Conçue comme une institution fermée, La Valletta appliquait un système caractérisé par le renoncement à l'alcool, la vie en communauté et le travail obligatoire. Les internés étaient principalement employés dans l'agriculture, mais aussi dans l'artisanat (ateliers de cordonnerie, de menuiserie, de cartonnage et reliure et de fabrication de matelas). A partir du début des années 1960, l'activité agricole déclina et se diversifia (services généraux, entretien des bâtiments et, dans quelques cas, régime de semi-liberté auprès d'entreprises privées). Des gardiens surveillaient le travail; ils veillaient au respect de la discipline, parfois avec violence, et, à l'exception des responsables des ateliers, n'avaient jusque vers les années 1960 aucune formation pénitentiaire ou en soins infirmiers.

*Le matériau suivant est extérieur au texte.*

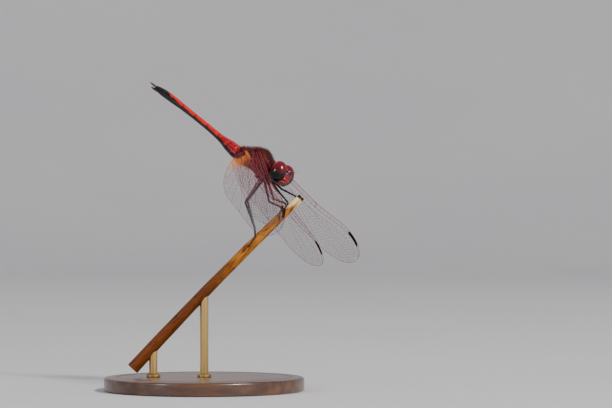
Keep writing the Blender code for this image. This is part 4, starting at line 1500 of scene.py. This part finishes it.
stage = {"flat": 900.0, "bend": 500.0, "wall": 900.0, "air": (0.93, 0.95, 1.0, 1.0), "airStrength": 0.42}
view = {"place": (19.3, -550.0, 35.4), "lens": 170.6, "sensor": 36.0, "clip": (0.01, 20.0)}
lamps = {"aim": (8.0, 0.0, 30.0),
         "keyLamp": ((820.0, -800.0, 980.0), 230.0, 27.0, (1.0, 0.97, 0.92)),
         "fillLamp": ((-950.0, -800.0, 520.0), 260.0, 5.5, (0.9, 0.94, 1.0)),
         "rimLamp": ((-350.0, 800.0, 900.0), 700.0, 1.2, (1.0, 0.96, 0.95))}


def buildStage():
    flat, bend = stage["flat"], stage["bend"]
    profile = [(0.0, 0.0), (flat * 0.5, 0.0), (flat, 0.0)]
    for i in range(1, 13):
        angle = math.pi / 2 * i / 12
        profile.append((flat + bend * math.sin(angle), bend * (1 - math.cos(angle))))
    profile.append((flat + bend, bend + stage["wall"]))
    piece = turned("studioFloor", profile, 96, capped=False)
    editAll(piece)
    bpy.ops.mesh.flip_normals()
    bpy.ops.object.mode_set(mode="OBJECT")
    settle(piece, worldMatrix)
    dress(piece, "floor")
    bpy.ops.object.shade_smooth()


def addLamp(name, place, size, power, colour):
    deselect()
    bpy.ops.object.light_add(type="AREA", location=Vector(place) * mm)
    lamp = bpy.context.object
    lamp.name = name
    lamp.data.shape = "DISK"
    lamp.data.size = size * mm
    lamp.data.energy = power
    lamp.data.color = colour
    lamp.rotation_euler = (Vector(lamps["aim"]) - Vector(place)).to_track_quat("-Z", "Y").to_euler()


def buildView():
    deselect()
    bpy.ops.object.camera_add(location=Vector(view["place"]) * mm, rotation=(math.pi / 2, 0, 0))
    camera = bpy.context.object
    camera.data.lens = view["lens"]
    camera.data.sensor_width = view["sensor"]
    camera.data.clip_start, camera.data.clip_end = view["clip"]
    bpy.context.scene.camera = camera
    world = bpy.data.worlds.new("studio air")
    world.use_nodes = True
    fillInputs(world.node_tree.nodes["Background"],
               {"Color": stage["air"], "Strength": stage["airStrength"]})
    bpy.context.scene.world = world


buildStage()
for lampName in ("keyLamp", "fillLamp", "rimLamp"):
    addLamp(lampName, *lamps[lampName])
buildView()
print("stage ready")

Dès les années 1950, le changement de perspective au sujet de l'alcoolisme – de vice à réprimer à maladie (folie, psychiatrie) à traiter – conduisit à une médicalisation croissante de l'établissement avec une présence accrue du personnel de l'ONC. Les synergies avec l'hôpital psychiatrique, qui se renforcèrent au fil du temps, firent de La Valletta une exception dans le monde des institutions de confinement suisses. Cette évolution fut couronnée en 1975 par la transformation de la maison en une section semi-ouverte, à caractère clinique, de l'ONC, destinée à des patients présentant une situation sociale difficile et un alcoolisme chronique. Par contre, les tentatives de révision à partir de 1956 de la loi cantonale sur l'internement, visant à établir des normes médico-sociales moins répressives, échouèrent; la loi resta en vigueur pratiquement inchangée jusqu'en 1985.